The immediacy requirement is also subject to "concerns for officer or public safety, and such limitations as prescribed by law and justified under s. 1 of the Charter." In my view, conducting a pat-down search clearly falls within the officer safety limit on the immediacy requirement. Arranging for another officer to attend to deal with the towing issue also relates to the legal duty to conduct the breath tests "as soon as is practicable" because the whole reason for summoning the other officer is that it allows the arresting officer to take the arrestee to the police station for the tests sooner. [12]
[20] I agree with this analysis. In the present case, the three-minute delay was taken up with calling for a female officer to do a search, calling for a tow truck and seating Ms. Lep’okhina in the back seat of the cruiser.
[21] Such activities are entirely consistent with safety protocols. As soon as Ms. Lep’okhina was in the back of the cruiser, the officer read the right to counsel. Although the officer himself did not note any specific safety concerns, in my view, such evidence, while useful, is not required in all cases. The reading s. 10(b) rights immediately after generalized safety concerns are met is sufficient. That was done here.
[22] Consequently, I find that there was no breach of s. 10(b) in the circumstances of this case and the appeal is dismissed.
[23] Even if I had found that there was a breach of s. 10(b), in my view, it would have been very unlikely that the evidence would have been excluded pursuant to s. 24(2) of the Charter.
[24] The three-part analysis set out in R. v. Grant requires the court to determine
- The seriousness of the Charter-infringing state conduct;
- The impact of the breach on the Charter-protected interests of the accused; and
- Society’s interest in the adjudication of the case on its merits. [13]
[25] In the recent case of R. v. McColman, the Supreme Court of Canada revisited the analysis and emphasized that the Grant test requires a thorough contextual analysis of each branch, including the third branch, and a cumulative balancing (not a mathematical equation) at the end after each branch has been carefully evaluated.
[26] In the present case, assuming it had been found that there was a breach of s. 10(b), the seriousness of the breach falls at the lower end of the spectrum. It is a minor breach as the delay amounted to no more than three minutes.

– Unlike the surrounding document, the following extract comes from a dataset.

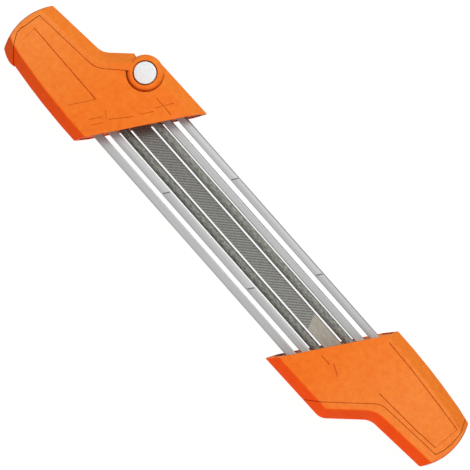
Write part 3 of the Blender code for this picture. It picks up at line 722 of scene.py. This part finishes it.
def white_nylon():
    """Natural white nylon: faint mottle, soft gloss."""
    material, tree, shader = new_material("white nylon")
    place = tree.nodes.new("ShaderNodeTexCoord").outputs["Object"]
    cloud = noise(tree, place, scale=420, detail=3)
    tree.links.new(blend(tree, cloud, *WHITE_TONES), shader.inputs["Base Color"])
    raise_grain(tree, shader, cloud, strength=0.12, distance=0.0002)
    shader.inputs["Roughness"].default_value = 0.4
    shader.inputs["Subsurface Weight"].default_value = 0.15
    shader.inputs["Subsurface Radius"].default_value = (1.0, 0.95, 0.9)
    shader.inputs["Subsurface Scale"].default_value = 0.001
    return material


nylon_white = white_nylon()
head_top = MID_HEIGHT - PIN_HEAD_RECESS
head_under = head_top - PIN_HEAD_THICKNESS
upper_head = cylinder(PIN_HEAD_RADIUS, head_under, head_top, *PIVOT)
pin = piece_from("pivot_pin_head", round_edges(upper_head, head_top, HEAD_ROUNDING))
carve(pin, [
    ("UNION", cylinder(PIN_RADIUS, -head_under + GAP, head_under + SHANK_ROOT, *PIVOT)),
    ("DIFFERENCE", cylinder(SPIGOT_RADIUS + GAP, -BEYOND, 0.0, *PIVOT)),
])
finish_piece(pin, nylon_white, "holder", ["pivot_pin"])
lower_head = cylinder(PIN_HEAD_RADIUS, -head_top, -head_under, *PIVOT)
pin_cap = piece_from("pivot_pin_foot", round_edges(lower_head, -head_top, HEAD_ROUNDING))
carve(pin_cap, [("UNION", cylinder(SPIGOT_RADIUS, -head_under - SHANK_ROOT, -SHANK_ROOT, *PIVOT))])
finish_piece(pin_cap, nylon_white, "holder", ["pivot_pin_cap"])


# Anchor blocks: fillings of the two mouths, moulded in the same orange nylon and pocketed for the
# bars and the files. A cross pin holds each one in its handle.
for letter in ("a", "b"):
    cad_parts["handle_" + letter + "_anchor_block"].material_slots[0].material = nylon_orange


# Guide bars: four drawn aluminium bars, pinned in both blocks. Each has one square side and one
# slanted side, and the bars of one side of the tool face opposite ways.
BAR_EDGES = {"inner": 0.01215, "outer": 0.01995}
BAR_WIDTHS = {"inner": (0.0044, 0.0050), "outer": (0.0054, 0.0043)}
BAR_HEIGHT = 0.0040
GUIDE_FACE = 0.00085
BAR_INSERT = 0.0160
BAR_ROUNDING = 0.00035
BAR_CORNER_STEPS = 5
BAR_PIN_RADIUS = 0.0011
BAR_PIN_INSERT = 0.0100
DRILL_SIDES = 32
MARK_SPACING = 0.0777
MARK_SHIFT = 0.0007
MARK_WIDTH = 0.0007
MARK_DEPTH = 0.0003
INK_THICKNESS = 0.0001
STREAK_LIMITS = (0.34, 0.66)
GLOSS_CHANGE = 0.06


def drawn_metal(name, dark, light, roughness, grain_scale, strength, relief=0.0001):
    """Bare metal with fine streaks along its length."""
    material, tree, shader = new_material(name)
    shader.inputs["Metallic"].default_value = 1.0
    stretch = tree.nodes.new("ShaderNodeMapping")
    stretch.inputs["Scale"].default_value = grain_scale
    tree.links.new(tree.nodes.new("ShaderNodeTexCoord").outputs["Object"], stretch.inputs["Vector"])
    streak = noise(tree, stretch.outputs["Vector"], scale=1.0, detail=4)
    colour = blend(tree, spread(tree, streak, *STREAK_LIMITS), dark, light)
    tree.links.new(colour, shader.inputs["Base Color"])
    gloss = spread(tree, streak, low=roughness - GLOSS_CHANGE, high=roughness + GLOSS_CHANGE)
    tree.links.new(gloss, shader.inputs["Roughness"])
    raise_grain(tree, shader, streak, strength, relief)
    return material


def cloudy(name, dark, light, scale, roughness):
    """Dull material whose colour drifts between two tones."""
    material, tree, shader = new_material(name)
    place = tree.nodes.new("ShaderNodeTexCoord").outputs["Object"]
    tree.links.new(blend(tree, noise(tree, place, scale), dark, light), shader.inputs["Base Color"])
    shader.inputs["Roughness"].default_value = roughness
    return material


def bar_facing(side, place):
    """1 where the far face of the bar is the upper one, and -1 where it is the lower one."""
    return 1 if (side == "left") == (place == "inner") else -1


def bar_section(side, place):
    """Middle of a bar and the Y and Z corners of its section."""
    sign = -1 if side == "left" else 1
    up = bar_facing(side, place)
    guide, far = -up * GUIDE_FACE, up * (BAR_HEIGHT - GUIDE_FACE)
    near = sign * BAR_EDGES[place]
    at_guide, at_far = (near + sign * width for width in BAR_WIDTHS[place])
    corners = [(near, guide), (at_guide, guide), (at_far, far), (near, far)]
    return near + sign * sum(BAR_WIDTHS[place]) / 4, corners


def run_along_x(outline, start, end):
    """Closed bar of one Y and Z outline along X."""
    return swept([(start, y, z) for y, z in outline], (end - start, 0, 0))


def mark_outline(x, centre, half):
    """Plan of a sighting mark at the filing angle, this far to both sides of the middle of a bar."""
    lean = half * math.tan(FILING_ANGLE)
    return strip([(x - lean, centre - half), (x + lean, centre + half)], MARK_WIDTH)


aluminium = drawn_metal(
    "drawn aluminium", dark=(0.30,) * 3, light=(0.35,) * 3, roughness=0.6,
    grain_scale=(18, 2600, 2600), strength=0.1,
)
mark_ink = cloudy("mark ink", dark=(0.05,) * 3, light=(0.16,) * 3, scale=900, roughness=0.6)
for side in ("left", "right"):
    for place in ("outer", "inner"):
        centre, corners = bar_section(side, place)
        middle = centre * math.tan(FILING_ANGLE)
        reach = MOUTH_ON_AXIS + BAR_INSERT
        outline = round_corners(corners, dict.fromkeys(range(4), BAR_ROUNDING), BAR_CORNER_STEPS)
        bar_form = run_along_x(outline, middle - reach, middle + reach)
        bar = piece_from(side + "_" + place + "_bar", bar_form)
        up = bar_facing(side, place)
        face = up * (BAR_HEIGHT - GUIDE_FACE)
        mark_floor, over = face - up * MARK_DEPTH, face + up * MARK_DEPTH
        ink_top = mark_floor + up * INK_THICKNESS
        cut_half = min(BAR_WIDTHS[place]) / 2 + BAR_ROUNDING
        ink_half = cut_half - 2 * BAR_ROUNDING
        steps = []
        for letter, end in (("a", -1), ("b", 1)):
            drill_x = middle + end * (MOUTH_ON_AXIS + BAR_PIN_INSERT)
            drill = cylinder(BAR_PIN_RADIUS + GAP, -BEYOND, BEYOND, drill_x, centre, DRILL_SIDES)
            mark_x = middle + end * MARK_SPACING / 2 - MARK_SHIFT
            cut = prism(mark_outline(mark_x, centre, cut_half), *sorted((mark_floor, over)))
            steps += [("DIFFERENCE", drill), ("DIFFERENCE", cut)]
            filling = prism(mark_outline(mark_x, centre, ink_half), *sorted((mark_floor, ink_top)))
            stroke = piece_from(f"{side}_{place}_mark_{letter}", filling)
            finish_piece(stroke, mark_ink, "holder", [])
        carve(bar, steps)
        finish_piece(bar, aluminium, "holder", ["guide_bar_" + side + "_" + place])


# Round files: hardened steel with a fine spiral cut, seated in the blocks at both ends. Each one
# narrows to a plain tang inside the hinged handle.
ROUND_FILE_Y = 0.0087
ROUND_FILE_Z = 0.00225
ROUND_FILE_RADIUS = 0.00275
FILE_POINT_RADIUS = 0.0020
FILE_POINT_LENGTH = 0.0040
TANG_LENGTH = 0.0400
TANG_ROOT_RADIUS = 0.0022
TANG_TIP_RADIUS = 0.0012
TANG_SHOULDER = 0.0040
TOOTH_BACK = 0.78
TOOTH_SHARP_ANGLE = math.radians(60)
SPIRAL_STARTS = 7
SPIRAL_PITCH = 0.0010
SPIRAL_DEPTH = 0.00016
SPIRAL_SIDES = 35
RINGS_IN_PITCH = 5


def tooth_height(phase):
    """Saw-shaped tooth: a long back and a short steep front, 0 at the root and 1 at the edge."""
    phase %= 1.0
    return phase / TOOTH_BACK if phase < TOOTH_BACK else (1.0 - phase) / (1.0 - TOOTH_BACK)


def spiral_file(side, sign):
    """Round file along X with its teeth cut in a spiral."""
    front = MOUTH_ON_AXIS + sign * ROUND_FILE_Y * math.tan(FILING_ANGLE) + FILE_INSERT
    rear = front - FILE_LENGTH
    places = [rear, rear + TANG_LENGTH - TANG_SHOULDER]
    cut_start, cut_end = rear + TANG_LENGTH, front - FILE_POINT_LENGTH
    ring_step = SPIRAL_PITCH / RINGS_IN_PITCH
    places += [cut_start + ring_step * n for n in range(int((cut_end - cut_start) / ring_step) + 1)]
    places.append(front)
    bm = bmesh.new()
    rings = []
    for x in places:
        ring = []
        for n in range(SPIRAL_SIDES):
            share = n / SPIRAL_SIDES
            if x < cut_start:
                radius = TANG_TIP_RADIUS if x == rear else TANG_ROOT_RADIUS
            elif x == front:
                radius = FILE_POINT_RADIUS
            else:
                depth = 1 - tooth_height((x - cut_start) / SPIRAL_PITCH + SPIRAL_STARTS * share)
                radius = ROUND_FILE_RADIUS - SPIRAL_DEPTH * depth
            angle = math.tau * share
            ring.append(bm.verts.new((
                x,
                sign * ROUND_FILE_Y + radius * math.cos(angle),
                sign * ROUND_FILE_Z + radius * math.sin(angle),
            )))
        rings.append(ring)
    for before, after in zip(rings, rings[1:]):
        for n in range(SPIRAL_SIDES):
            bm.faces.new((before[n - 1], before[n], after[n], after[n - 1]))
    bm.faces.new(rings[0])
    bm.faces.new(rings[-1][::-1])
    return piece_from("spiral_file_" + side, bm)


file_metal = drawn_metal(
    "file steel", dark=(0.12, 0.12, 0.109), light=(0.325, 0.323, 0.291), roughness=0.8,
    grain_scale=(420, 1600, 1600), strength=1.0, relief=0.0005,
)
for side, sign in (("left", -1), ("right", 1)):
    nodes = ["round_file_" + side]
    round_file = spiral_file(side, sign)
    finish_piece(round_file, file_metal, side + "_file", nodes, TOOTH_SHARP_ANGLE)


# Flat file: hardened steel of even section for the depth gauges, with slanted single-cut teeth on
# both faces and a smooth heel next to the fixed handle.
FLAT_FILE_WIDTH = 0.0100
FLAT_FILE_THICKNESS = 0.0030
FLAT_FILE_CHAMFER = 0.0003
FLAT_CUT_ANGLE = math.radians(52)
FLAT_CUT_PITCH = 0.00125
FLAT_CUT_DEPTH = 0.00022
FLAT_CUT_FRONT = 0.25
FLAT_CUT_SHARP_ANGLE = math.radians(10)
# Dust and painted shade in the cuts: dark from the foot of each tooth's steep front to part way up its
# back.
DUST_AND_SHADE_LIMITS = (FLAT_CUT_FRONT, 0.65)
DUST_AND_SHADE_SHARE = 0.75
DUST_AND_SHADE_COLOUR = (0.04, 0.04, 0.037)
HEEL_START = 0.0692
HEEL_SLANT = math.radians(23.8)


def chamfered(bm):
    """Takes the four long edges off a flat bar along X."""
    for side in (-1, 1):
        for up in (-1, 1):
            chamfer_y = side * (FLAT_FILE_WIDTH / 2 - FLAT_FILE_CHAMFER)
            normal = Vector((0, side, up)).normalized()
            trim(bm, Vector((0, chamfer_y, up * FLAT_FILE_THICKNESS / 2)), normal)
    return bm


def toothed_bar(rear, heel, normal):
    """Flat bar whose two faces are cut into slanted teeth, up to the heel plane."""
    lean = FLAT_FILE_WIDTH / math.tan(FLAT_CUT_ANGLE)
    half = FLAT_FILE_THICKNESS / 2
    count = int((heel - rear + 2 * lean) / FLAT_CUT_PITCH)
    crests = [rear - lean + n * FLAT_CUT_PITCH for n in range(count)]
    saw = []
    for x in crests:
        saw += [(x, half), (x + FLAT_CUT_FRONT * FLAT_CUT_PITCH, half - FLAT_CUT_DEPTH)]
    outline = saw + [(x, -z) for x, z in reversed(saw)]
    corners = [(x - lean / 2, -FLAT_FILE_WIDTH / 2, z) for x, z in outline]
    bm = swept(corners, (lean, FLAT_FILE_WIDTH, 0))
    trim(bm, Vector((rear, 0, 0)), Vector((-1, 0, 0)))
    trim(bm, Vector((heel, 0, 0)), normal)
    return chamfered(bm)


def cut_steel():
    """File steel darkened in the bottom of each slanted cut, partly by dust and partly by painted
    shade.
    """
    material = drawn_metal(
        "flat file steel", dark=(0.145, 0.14, 0.13), light=(0.205, 0.20, 0.185), roughness=0.6,
        grain_scale=(900, 900, 900), strength=0.2,
    )
    tree = material.node_tree
    colour = tree.nodes["Principled BSDF"].inputs["Base Color"]
    before_darkening = colour.links[0].from_socket
    count = tree.nodes.new("ShaderNodeVectorMath")
    count.operation = "DOT_PRODUCT"
    across = Vector((1.0, -1 / math.tan(FLAT_CUT_ANGLE), 0.0)) / FLAT_CUT_PITCH
    count.inputs[1].default_value = across
    tree.links.new(tree.nodes.new("ShaderNodeTexCoord").outputs["Object"], count.inputs[0])
    phase = calculate(tree, "FRACT", count.outputs["Value"])
    # Dust and painted shade: darkens the bottom of each slanted cut.
    dust_and_shade = spread(tree, phase, *DUST_AND_SHADE_LIMITS, low=DUST_AND_SHADE_SHARE, high=0.0)
    tree.links.new(blend(tree, dust_and_shade, before_darkening, DUST_AND_SHADE_COLOUR), colour)
    return material


flat_front = MOUTH_ON_AXIS + FILE_INSERT
flat_rear = flat_front - FILE_LENGTH
heel_normal = Vector((math.cos(HEEL_SLANT), math.sin(HEEL_SLANT), 0))
toothed = piece_from("flat_file_teeth", toothed_bar(flat_rear, HEEL_START, heel_normal))
finish_piece(toothed, cut_steel(), "holder", ["flat_file"], FLAT_CUT_SHARP_ANGLE)
wide, high = FLAT_FILE_WIDTH / 2, FLAT_FILE_THICKNESS / 2
heel_section = [(-wide, -high), (wide, -high), (wide, high), (-wide, high)]
heel_form = run_along_x(heel_section, HEEL_START - FLAT_FILE_WIDTH, flat_front)
trim(heel_form, Vector((HEEL_START, 0, 0)), -heel_normal)
heel = piece_from("flat_file_heel", chamfered(heel_form))
heel_metal = drawn_metal(
    "ground heel", dark=(0.23, 0.21, 0.18), light=(0.29, 0.265, 0.23), roughness=0.55,
    grain_scale=(300, 1200, 1200), strength=0.2,
)
finish_piece(heel, heel_metal, "holder", [])


# Pins and pad: plain wire pins through bars and blocks, and the black rubber pad on the cap's rib
# that presses on the three files. They are closed in and show only in gaps or when the cap is open.
wire_metal = drawn_metal(
    "wire pin", dark=(0.45, 0.45, 0.46), light=(0.55, 0.55, 0.56), roughness=0.35,
    grain_scale=(900, 900, 900), strength=0.1,
)
black_rubber = cloudy(
    "black rubber", dark=(0.022, 0.022, 0.022), light=(0.045, 0.044, 0.043), scale=600, roughness=0.8,
)
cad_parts["file_end_pad"].material_slots[0].material = black_rubber
for name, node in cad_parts.items():
    if "_bar_pin_" in name or name.endswith("lock_pin"):
        node.material_slots[0].material = wire_metal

[27] The interest engaged in s. 10(b), particularly the informational component, is to ensure that persons "vulnerable to the exercise of state power and in a position of legal jeopardy" have access to legal assistance to "regain their liberty, and guard against the risk of involuntary self-incrimination". [15] The question to be asked is: did the breach undermine the interests protected by the right infringed? [16] In the present case, no evidence was gathered during the three minutes between the detention and reading the right to counsel. Consequently, this branch also pulls toward including the evidence.
[28] Finally, impaired driving cases are serious, albeit not among the most serious cases, and the evidence the Crown sought to admit is very reliable. In addition, the evidence was critical to the Crown’s case. Without it, an acquittal would be entered.
[29] Balancing all these interests, there is a strong inference to be drawn that the evidence should be admitted. Indeed, to do otherwise would risk trivializing Charter rights and potentially damage the repute of the justice system.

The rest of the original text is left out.